Restate all of the data exactly.

Data block:
--- START ---

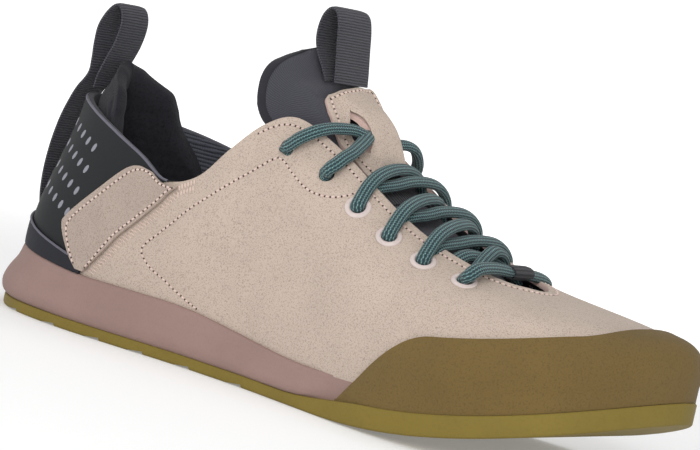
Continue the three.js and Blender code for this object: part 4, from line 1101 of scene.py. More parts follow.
def buildPanel():
    line = np.array(panelFront)
    s, share = onSide("lateral", line[:, 0], line[:, 1])
    order = np.argsort(share)
    levels = np.linspace(0, 1, 40)
    front = np.interp(levels, share[order], s[order])
    front = np.maximum.accumulate(front)
    part = np.linspace(-1, 1, 150)
    s, level = np.meshgrid(part, levels, indexing="ij")
    s = s * front[None, :]
    piece = layOnWall("heel_panel", s, level, panelForm["seat"], panelForm["thickness"], 0.2)
    finishPiece(piece, panelSkin, "counter")
    tree = treeOf(piece)
    centres, tall = [], []
    for side in (-1, 1):
        for startX, startZ in panelForm["dotStarts"]:
            for k in range(panelForm["dotsInRow"]):
                x = startX + k * panelForm["dotPitch"][0]
                z = startZ + k * panelForm["dotPitch"][1]
                sideName = "lateral" if side < 0 else "medial"
                at, level = onSide(sideName, np.array([x]), np.array([z]))
                above = skin(at, level + 0.02)[0]
                centres.append(skin(at, level, 0.8)[0])
                tall.append(above - centres[-1] + np.array([0.35, 0, 0]))
    centres, normals = ontoSurface(tree, np.array(centres), 0.02)
    dots = scatterForms("heel_dots", centres, np.array(tall), normals, panelForm["dotSize"])
    finishPiece(dots, dotPrint, "counter")
    # Piping along the sling's top edge, round behind the heel
    s1 = np.linspace(-5.15, 5.15, 140)
    edge = skin(s1, np.full(s1.shape, 0.992), 0.35)
    piping = tubeAlong("collar_piping", evenCurve(edge[::3], spacing=1.3), 0.5, 12)
    finishPiece(piping, pipingSkin, "padding")


flapRows = np.array([
    (-0.322, 0.238, -0.309, 0.236), (-0.340, 0.290, -0.292, 0.295), (-0.362, 0.378, -0.277, 0.350),
    (-0.358, 0.424, -0.264, 0.402), (-0.318, 0.545, -0.239, 0.478), (-0.284, 0.645, -0.214, 0.560),
    (-0.262, 0.676, -0.201, 0.612), (-0.238, 0.668, -0.190, 0.640),
])


def buildFlap(side):
    rows, across = 70, 34
    fine = splineAt(flapRows, np.linspace(0, len(flapRows) - 1, rows), False)
    rear = onSide(side, fine[:, 0] * length + planShift[0], fine[:, 1] * instep)
    fore = onSide(side, fine[:, 2] * length + planShift[0], fine[:, 3] * instep)
    part = np.linspace(0, 1, across)[:, None]
    s = rear[0][None] * (1 - part) + fore[0][None] * part
    share = rear[1][None] * (1 - part) + fore[1][None] * part
    piece = layOnWall(f"heel_flap_{side}_suede", s, share, 0.75, 1.1, 0.35)
    return finishPiece(piece, flapShadedSuede, "suede", f"heel_flap_{side}"), s, share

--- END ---

Exercise output:
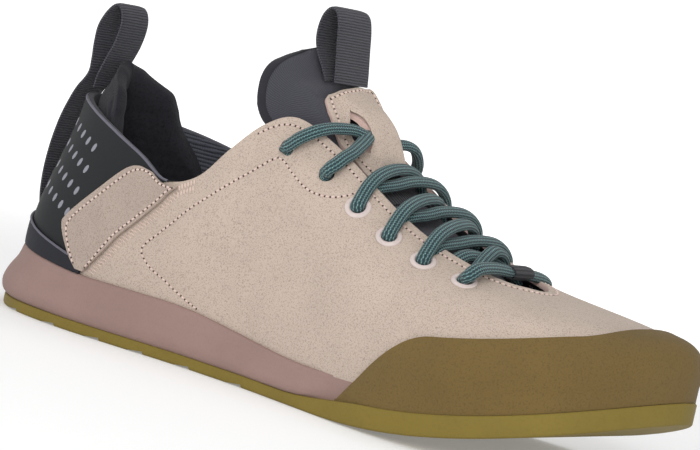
Continue the three.js and Blender code for this object: part 4, from line 1101 of scene.py. More parts follow.
def buildPanel():
    line = np.array(panelFront)
    s, share = onSide("lateral", line[:, 0], line[:, 1])
    order = np.argsort(share)
    levels = np.linspace(0, 1, 40)
    front = np.interp(levels, share[order], s[order])
    front = np.maximum.accumulate(front)
    part = np.linspace(-1, 1, 150)
    s, level = np.meshgrid(part, levels, indexing="ij")
    s = s * front[None, :]
    piece = layOnWall("heel_panel", s, level, panelForm["seat"], panelForm["thickness"], 0.2)
    finishPiece(piece, panelSkin, "counter")
    tree = treeOf(piece)
    centres, tall = [], []
    for side in (-1, 1):
        for startX, startZ in panelForm["dotStarts"]:
            for k in range(panelForm["dotsInRow"]):
                x = startX + k * panelForm["dotPitch"][0]
                z = startZ + k * panelForm["dotPitch"][1]
                sideName = "lateral" if side < 0 else "medial"
                at, level = onSide(sideName, np.array([x]), np.array([z]))
                above = skin(at, level + 0.02)[0]
                centres.append(skin(at, level, 0.8)[0])
                tall.append(above - centres[-1] + np.array([0.35, 0, 0]))
    centres, normals = ontoSurface(tree, np.array(centres), 0.02)
    dots = scatterForms("heel_dots", centres, np.array(tall), normals, panelForm["dotSize"])
    finishPiece(dots, dotPrint, "counter")
    # Piping along the sling's top edge, round behind the heel
    s1 = np.linspace(-5.15, 5.15, 140)
    edge = skin(s1, np.full(s1.shape, 0.992), 0.35)
    piping = tubeAlong("collar_piping", evenCurve(edge[::3], spacing=1.3), 0.5, 12)
    finishPiece(piping, pipingSkin, "padding")


flapRows = np.array([
    (-0.322, 0.238, -0.309, 0.236), (-0.340, 0.290, -0.292, 0.295), (-0.362, 0.378, -0.277, 0.350),
    (-0.358, 0.424, -0.264, 0.402), (-0.318, 0.545, -0.239, 0.478), (-0.284, 0.645, -0.214, 0.560),
    (-0.262, 0.676, -0.201, 0.612), (-0.238, 0.668, -0.190, 0.640),
])


def buildFlap(side):
    rows, across = 70, 34
    fine = splineAt(flapRows, np.linspace(0, len(flapRows) - 1, rows), False)
    rear = onSide(side, fine[:, 0] * length + planShift[0], fine[:, 1] * instep)
    fore = onSide(side, fine[:, 2] * length + planShift[0], fine[:, 3] * instep)
    part = np.linspace(0, 1, across)[:, None]
    s = rear[0][None] * (1 - part) + fore[0][None] * part
    share = rear[1][None] * (1 - part) + fore[1][None] * part
    piece = layOnWall(f"heel_flap_{side}_suede", s, share, 0.75, 1.1, 0.35)
    return finishPiece(piece, flapShadedSuede, "suede", f"heel_flap_{side}"), s, share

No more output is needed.